Roberto Garza was chosen to front EA Sports'
Madden '09 "En EspaƱol" release
The choice to move Garza to centre opens up three questions for me. 1) Are you happy with who you have to replace him at RG? In Lance Louis you have a perennial second-teamer who has failed to fight his way into the starting lineup even whilst his positional teammates were crippling themselves around him last year. This has to raise an eyebrow. 2) Do you not have a better option at Centre? For instance, Chris Spencer, the former Seattle Seahawk who has played consistently and well in the middle of the line since 2007. He was signed by the Bears on July 31st, theoretically to be Kreutz’s replacement. So is he not ready to step in yet? Has he been lazy over the off-season and let himself get out of shape? If so, these are perfectly valid reasons for not naming him as starter yet, but this brings up the 3rd question: 3) Why name your starting 5 now? We’re still 4 weeks away from week 1 of the regular season, and no-one was putting any pressure on you to name a starter like they do with QB situations (see Denver). Whether it’s a vote of confidence in the 5 you’ve named, an incentive for those left out to fight harder for their positions, or just a bit of coaching smoke and mirrors, it’s an unusual move.

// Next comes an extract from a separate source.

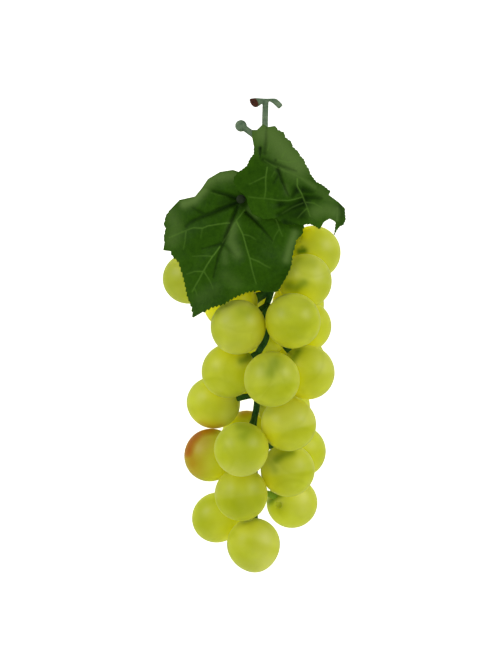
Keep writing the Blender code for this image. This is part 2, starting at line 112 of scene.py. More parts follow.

If Garza and Louis can work well together in that Centre-Right Guard partnership, this line has a chance to be vastly improved in 2011. With first round picks at LG and RT, you would hope their performance should be solid at worst, and if J’Marcus Webb’s progression continues on the left side then he should be a significant upgrade over Omiyale. However, since when does anything ever go smoothly? You have a rookie RT, and a 7th round pick at LT, protecting a delicate flower of a QB from the NFC North pass-rushers (no-one special, just Clay Matthews, Jared Allen, and the now insanely talented Detroit Lions D-line). If things don’t work out, or injuries start to set in, this could be a very long season for the men of Midway. Caleb Hanie better start warming up.